Les personnages me disent des choses de moi, qui me raccordent à une humanité plus vaste. Ca me donne plein d’énergie, je suis pleine de possibles non réalisés. Ca me donne aussi d’autres appartenances.
A travers l’écriture, je traverse des expériences que je ne vivrai jamais, mais qui réveillent des choses en moi, comme chez les lecteurs.
La lecture est d’ailleurs un travail de co-écriture.
La littérature crée des terrains où nous pouvons nous rencontrer, comme jamais dans la vie réelle. »
Vous vous revendiquez en tant qu’autrice. Etes-vous féministes ?
Charlotte Bousquet « je suis féministe, pas « du féminin ». Je m’attache à la liberté de choisir son genre.
Qu’est-ce que l’on en a à faire du sexe de l’écriture ? Par contre, auprès de certains éditeurs, en tant qu’homme, on a moins de mal à défendre ses droits. »
Valentine Goby « c’est compliqué le mot féministe. J’aime bien le mot « égalitariste » et l’idée que ce n’est plus intéressant de faire une différence.
Je ne veux pas avoir à justifier d’une voix féminine. Je n’ai pas envie de soumettre la littérature à quoi que ce soit d’autre que mes propres envies. Je n’écris pas pour dénoncer, mais je suis une femme, donc ça nourrit mon travail. »
Vos personnages vivent souvent des trajectoires personnelles, mais aussi des déplacements physiques…
Valentine Goby « Quand on quitte, quelque chose ou quelqu’un, on se métamorphose. On accomplit ce qui fait notre singularité.
La vie est une somme d’expériences terrifiantes. Qu’est-ce qui fait que certains tiennent debout malgré les tragédies, comment on s’en nourrit… ?
S’il y a une raison fondamentale pour écrire, c’est pour vivre plutôt que pour mourir.
Cette question de savoir pourquoi on reste debout, on la retrouve dans les déplacements, le mouvement, la rencontre de l’autre. »

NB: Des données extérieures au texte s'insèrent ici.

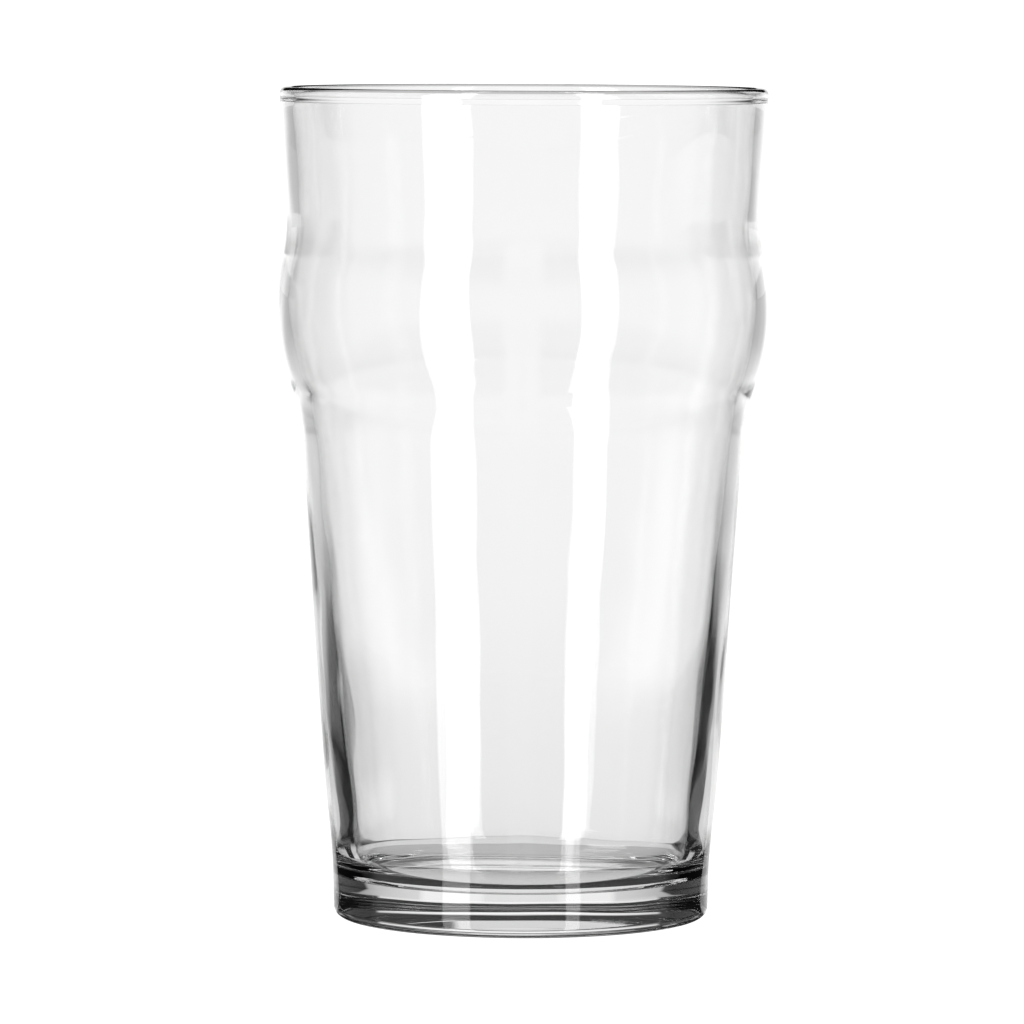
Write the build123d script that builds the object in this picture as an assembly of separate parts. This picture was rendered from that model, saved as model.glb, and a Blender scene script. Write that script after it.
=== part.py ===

Charlotte Bousquet « Mes personnages ont besoin de s’accomplir. Le côté nomade et l’errance rejoignent mon goût pour les grands espaces. J’aime bien qu’on me foute la paix !
L’écriture peut être considérée comme une manière de partir et de revenir. On part avec ses failles, on grandit et on apprend des choses en écrivant, puis on revient. »
Que pensez-vous de la littérature Young Adult ?
Charlotte Bousquet « La littérature Young Adult, c’est d’abord du marketing américain pour vendre des romans aux 15 – 30 ans. C’est un peu plus rock’n’roll, plus violent parfois. C’est une littérature qui permet de dépasser certains problèmes. On peut y aborder tous les sujets et c’est un espace de grande liberté.
Le côté marketing a depuis été complètement dépassé par le côté création ».
Valentine Goby « c’est un fléchage fait par les éditeurs. Pour certains d’entre eux, les romans jeunesses ne sont pas des vrais romans. D’où des a-valoir moins importants, des droits d’auteur divisés par deux, une déconsidération de la presse…
Ce que nous faisons est un métier d’art et de création qui mérite la même considération que la littérature adulte. »
Charlotte Bousquet vient de sortir le roman graphique Barricade et deux nouveaux romans devraient voir le jour chez Mnémos en mai, et dans une nouvelle collection chez Gulf Stream.
Valentine Goby travaille sur un roman adulte et des romans courts jeunesse en parallèle.